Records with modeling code
>>>

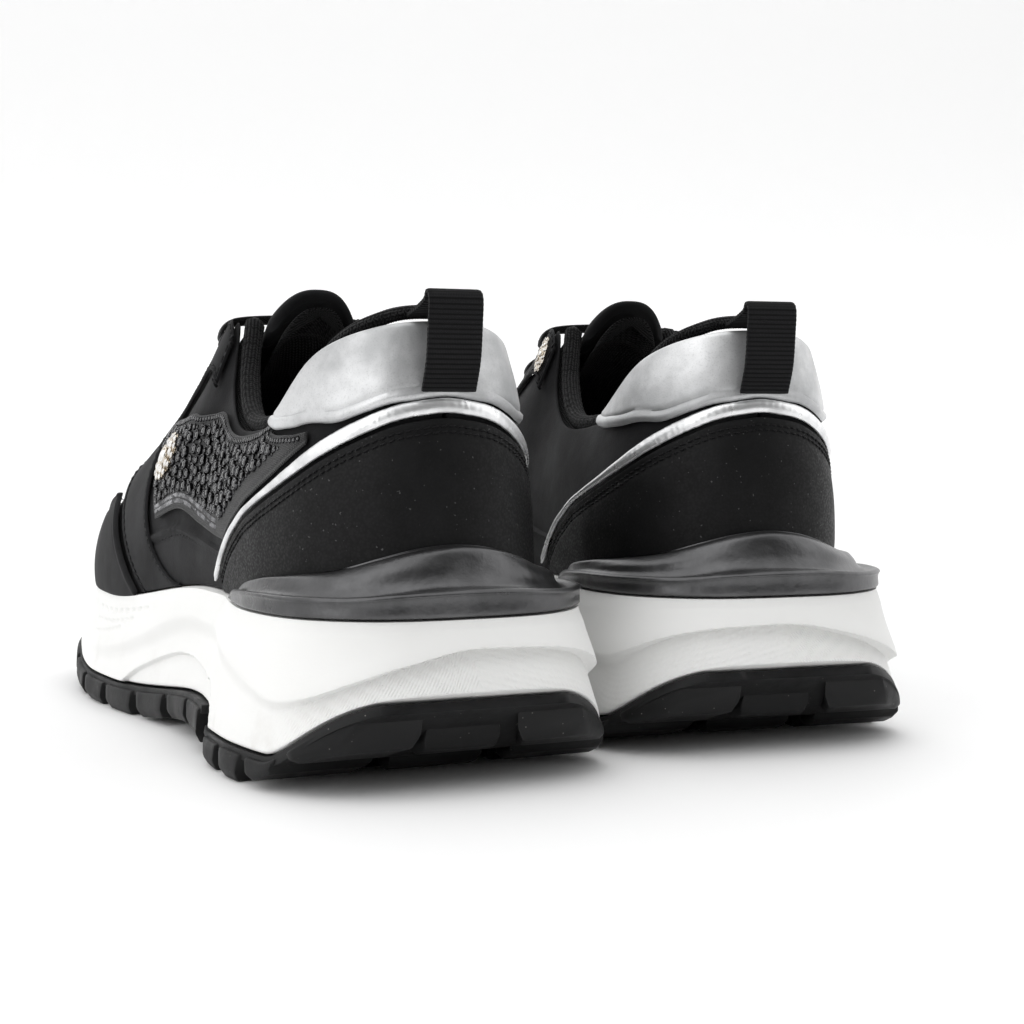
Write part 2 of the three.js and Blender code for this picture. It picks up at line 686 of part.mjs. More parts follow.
const shoe = [
  ["outsole_heel", "rubber", () => outsole(-24, 47, 17.5)],
  ["outsole_forefoot", "rubber", () => outsole(53, 260, 26)],
  ["midsole", "foam", midsole],
  ["heel_clip", "clip", heelClip],
  ["lasting_board", "board", () => footbed(0, BOARD)],
  ["sockliner", "sock", () => footbed(BOARD + GAP, BOARD + GAP + SOCKLINER)],
  ["heel_stiffener", "board", stiffener],
  ["toe_puff", "board", toePuff],
  ["lining_outer", "knit", () => lining(1)],
  ["lining_inner", "knit", () => lining(-1)],
  ["quarter_outer", "nubuck", () => quarter(1)],
  ["quarter_inner", "nubuck", () => quarter(-1)],
  ["vamp", "nubuck", vamp],
  ["toe_guard", "nubuck", toeGuard],
  ["side_guard_outer", "nubuck", () => sideGuard(1)],
  ["side_guard_inner", "nubuck", () => sideGuard(-1)],
  ["eyestay_outer", "nubuck", () => eyestay(1)],
  ["eyestay_inner", "nubuck", () => eyestay(-1)],
  ["crystal_panel", "crystal", crystalPanel],
  ["heel_counter", "leather", heelCounter],
  ["piping", "piping", piping],
  ["heel_tab", "silver", heelTab],
  ["collar_padding", "knit", collarPadding],
  ["collar_binding", "knit", collarBinding],
  ["pull_loop", "webbing", pullLoop],
  ["tongue", "nubuck", () => tongueLayer(0, TONGUE_THICKNESS)],
  ["lace", "webbing", lace],
  ["ornament_outer", "stone", () => ornament(7.5, 8.3, 0.42, 0.58)],
  ["ornament_inner", "stone", () => ornament(-6.75, -7.1, 0.8, 0.94)],
  ["tongue_lining", "knit", () => tongueLayer(LINING_DEPTH, LINING_DEPTH + TONGUE_LINING)],
];

const group = new THREE.Group();
for (const [name, mirror] of [["left", 1], ["right", -1]]) {
  const one = new THREE.Group();
  one.scale.set(mirror, 1, 1);
  one.rotation.z = mirror * TOE_OUT;
  one.position.set((-mirror * PAIR_SPACING) / 2, (-mirror * PAIR_STAGGER) / 2, 0);
  for (const [piece, finish, build] of shoe) {
    const mesh = new THREE.Mesh(build(), new THREE.MeshStandardMaterial(FINISH[finish]));
    mesh.name = `${name}_${piece}`;
    one.add(mesh);
  }
  group.add(one);
}

// The origin is on the floor, in the middle of the pair.
const middle = new THREE.Box3().setFromObject(group, true).getCenter(at(0, 0, 0));
group.position.set(-middle.x, -middle.y, 0);

export default group;
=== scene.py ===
"""Looks of a pair of cheer shoes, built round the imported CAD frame.

Every piece is shaped in one shoe's own space, in millimetres: heel at y = 0, toe along +Y, outer side on -X.
It is then placed as the left shoe's piece, and its mirrored copy as the right one's.
"""

import json
import logging
import math
from dataclasses import dataclass, field
from enum import Enum
from typing import Callable, Sequence

import bpy
import numpy as np
from mathutils import Matrix, Vector

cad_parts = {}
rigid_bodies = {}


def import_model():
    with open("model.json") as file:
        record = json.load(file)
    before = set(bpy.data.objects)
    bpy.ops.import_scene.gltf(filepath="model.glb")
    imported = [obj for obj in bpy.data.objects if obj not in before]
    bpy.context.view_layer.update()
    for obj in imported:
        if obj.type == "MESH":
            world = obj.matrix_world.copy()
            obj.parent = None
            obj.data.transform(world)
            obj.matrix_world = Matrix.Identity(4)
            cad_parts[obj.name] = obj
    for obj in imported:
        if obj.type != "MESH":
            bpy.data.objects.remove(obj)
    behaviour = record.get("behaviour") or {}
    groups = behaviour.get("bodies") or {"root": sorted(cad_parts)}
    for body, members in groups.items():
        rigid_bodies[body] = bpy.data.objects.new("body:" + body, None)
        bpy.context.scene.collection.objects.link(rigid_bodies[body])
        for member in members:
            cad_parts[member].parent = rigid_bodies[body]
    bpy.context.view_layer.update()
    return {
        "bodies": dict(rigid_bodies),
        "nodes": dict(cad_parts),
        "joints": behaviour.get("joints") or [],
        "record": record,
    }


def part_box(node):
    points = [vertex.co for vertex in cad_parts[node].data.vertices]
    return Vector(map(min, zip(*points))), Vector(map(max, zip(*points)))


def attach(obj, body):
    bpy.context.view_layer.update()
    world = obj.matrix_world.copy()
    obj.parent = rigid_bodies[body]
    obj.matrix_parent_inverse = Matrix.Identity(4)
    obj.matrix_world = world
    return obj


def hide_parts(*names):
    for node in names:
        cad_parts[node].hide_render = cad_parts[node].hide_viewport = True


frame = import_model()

LOG = logging.getLogger("cheer_shoes")
MM = 0.001
UP = np.array([0.0, 0.0, 1.0])
MERGE = 1e-3
FINENESS = 1e4
Values = np.ndarray
Object = bpy.types.Object
Material = bpy.types.Material
Socket = bpy.types.NodeSocket
Curve = Callable[[Values], Values]


# ---- Shape of the last ---------------------------------------------------------------------------
SEAT_OUTLINE = (
    (0, -5), (16, -1), (28, 12), (33, 31), (33.5, 51), (33, 72), (33.5, 93), (35.5, 114),
    (38.5, 136), (41, 158), (42.5, 180), (41.5, 203), (35.5, 226), (22, 244), (0, 252),
)
RIM_OUTLINE = (
    (0, 3), (12.5, 6), (22.5, 18), (27.5, 37), (29, 56), (28, 76), (24.5, 92), (19, 104),
    (16.5, 120), (14.5, 137), (13.5, 154), (12, 169), (8.5, 180), (4.5, 186), (0, 188),
)
RIM_HEIGHT = (1, 0.98, 0.89, 0.67, 0.61, 0.63, 0.78, 1.05, 0.97, 0.84, 0.71, 0.59, 0.51, 0.47, 0.46)
TREAD_OUTLINE = (
    (0, -27), (26, -24), (44, -8), (50, 18), (49.5, 45), (46, 70), (44, 93), (45.5, 114),
    (49, 136), (52.5, 158), (54, 181), (52, 206), (45, 233), (27, 256), (0, 263),
)
UPPER_HEIGHT = 75.0
SEAT_HEIGHT = 45.0
TREAD_DEPTH = 8.0
STATIONS = len(SEAT_OUTLINE) - 1
ROUND = 2 * STATIONS
GAP = 0.6


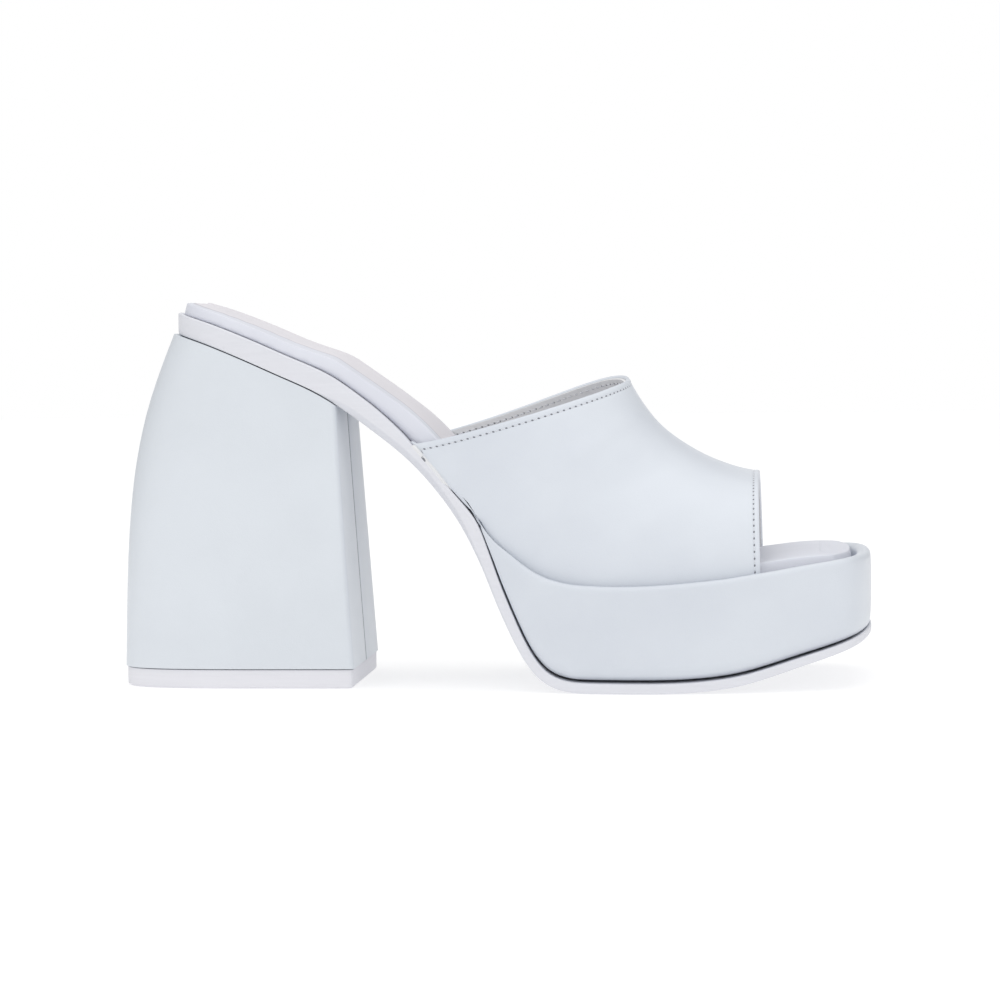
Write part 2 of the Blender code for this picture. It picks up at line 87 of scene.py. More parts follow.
# Length along the sole, width that the row follows, share of it, axis offset as a share of the ball
OUTLINE = (
    (0.317, "waist", 1.005, -0.005),
    (0.361, "waist", 1.036, -0.013),
    (0.405, "waist", 1.115, -0.021),
    (0.450, "ball", 0.700, -0.027),
    (0.494, "ball", 0.780, -0.029),
    (0.538, "ball", 0.855, -0.027),
    (0.582, "ball", 0.920, -0.022),
    (0.627, "ball", 0.966, -0.016),
    (0.671, "ball", 0.991, -0.010),
    (0.715, "ball", 1.000, -0.005),
    (0.760, "ball", 0.994, 0.000),
    (0.804, "ball", 0.977, 0.006),
    (0.848, "ball", 0.948, 0.013),
    (0.892, "toe", 1.048, 0.021),
    (0.937, "toe", 0.995, 0.029),
    (1.000, "toe", 0.910, 0.040),
)

# Length along the sole, height of the underside as a share of the heel height
DESCENT = (
    (0.307, 0.702),
    (0.336, 0.657),
    (0.364, 0.605),
    (0.392, 0.542),
    (0.421, 0.464),
    (0.450, 0.358),
    (0.478, 0.226),
    (0.507, 0.110),
    (0.523, 0.063),
    (0.542, 0.027),
    (0.564, 0.008),
    (0.590, 0.000),
    (1.000, 0.000),
)

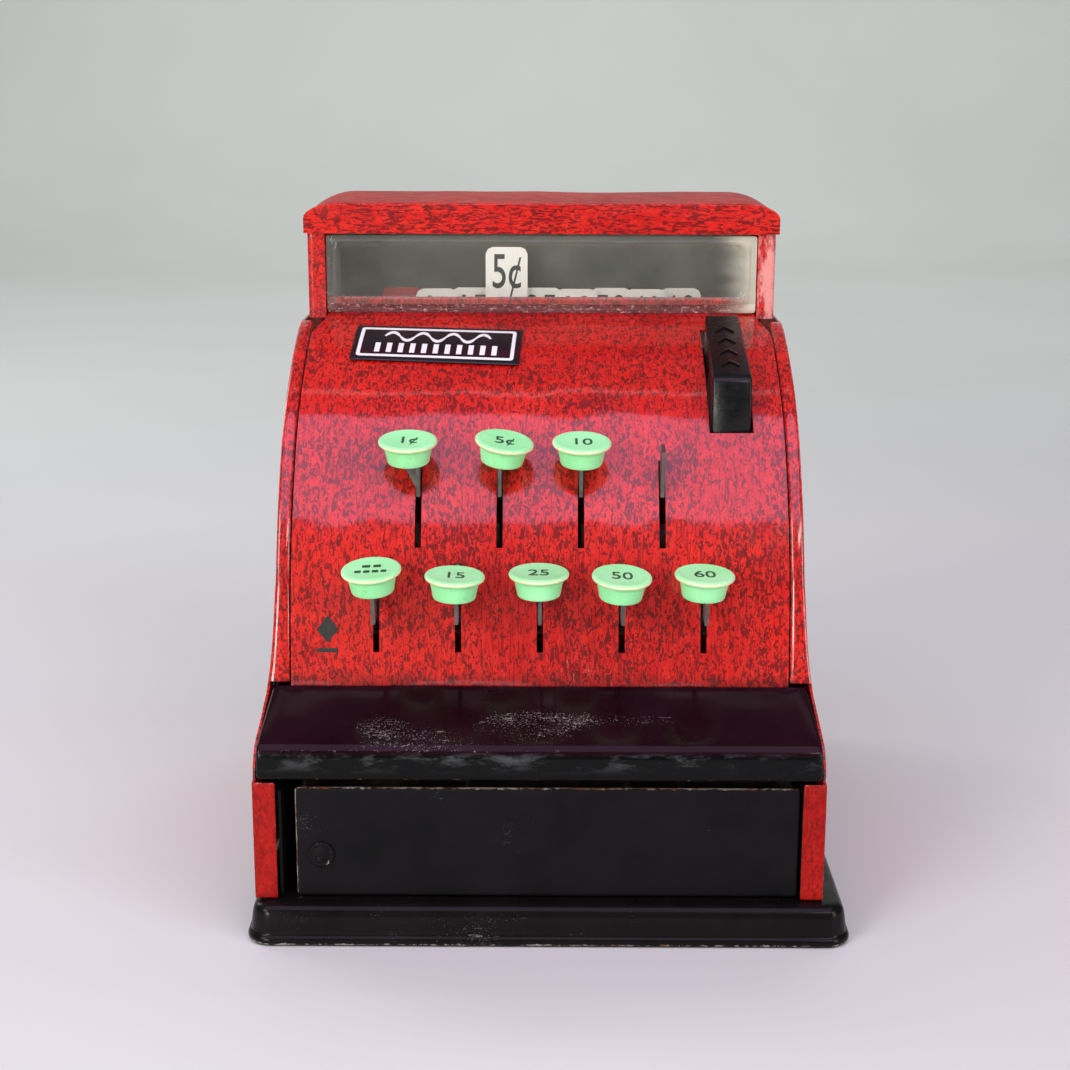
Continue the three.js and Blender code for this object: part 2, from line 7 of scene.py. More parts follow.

<<<

Written problem → Repeat exactly the lines running from the one with "of the pair." through the one with "points = [vertex.co", both included.

Final result →
// The origin is on the floor, in the middle of the pair.
const middle = new THREE.Box3().setFromObject(group, true).getCenter(at(0, 0, 0));
group.position.set(-middle.x, -middle.y, 0);

export default group;
=== scene.py ===
"""Looks of a pair of cheer shoes, built round the imported CAD frame.

Every piece is shaped in one shoe's own space, in millimetres: heel at y = 0, toe along +Y, outer side on -X.
It is then placed as the left shoe's piece, and its mirrored copy as the right one's.
"""

import json
import logging
import math
from dataclasses import dataclass, field
from enum import Enum
from typing import Callable, Sequence

import bpy
import numpy as np
from mathutils import Matrix, Vector

cad_parts = {}
rigid_bodies = {}


def import_model():
    with open("model.json") as file:
        record = json.load(file)
    before = set(bpy.data.objects)
    bpy.ops.import_scene.gltf(filepath="model.glb")
    imported = [obj for obj in bpy.data.objects if obj not in before]
    bpy.context.view_layer.update()
    for obj in imported:
        if obj.type == "MESH":
            world = obj.matrix_world.copy()
            obj.parent = None
            obj.data.transform(world)
            obj.matrix_world = Matrix.Identity(4)
            cad_parts[obj.name] = obj
    for obj in imported:
        if obj.type != "MESH":
            bpy.data.objects.remove(obj)
    behaviour = record.get("behaviour") or {}
    groups = behaviour.get("bodies") or {"root": sorted(cad_parts)}
    for body, members in groups.items():
        rigid_bodies[body] = bpy.data.objects.new("body:" + body, None)
        bpy.context.scene.collection.objects.link(rigid_bodies[body])
        for member in members:
            cad_parts[member].parent = rigid_bodies[body]
    bpy.context.view_layer.update()
    return {
        "bodies": dict(rigid_bodies),
        "nodes": dict(cad_parts),
        "joints": behaviour.get("joints") or [],
        "record": record,
    }


def part_box(node):
    points = [vertex.co for vertex in cad_parts[node].data.vertices]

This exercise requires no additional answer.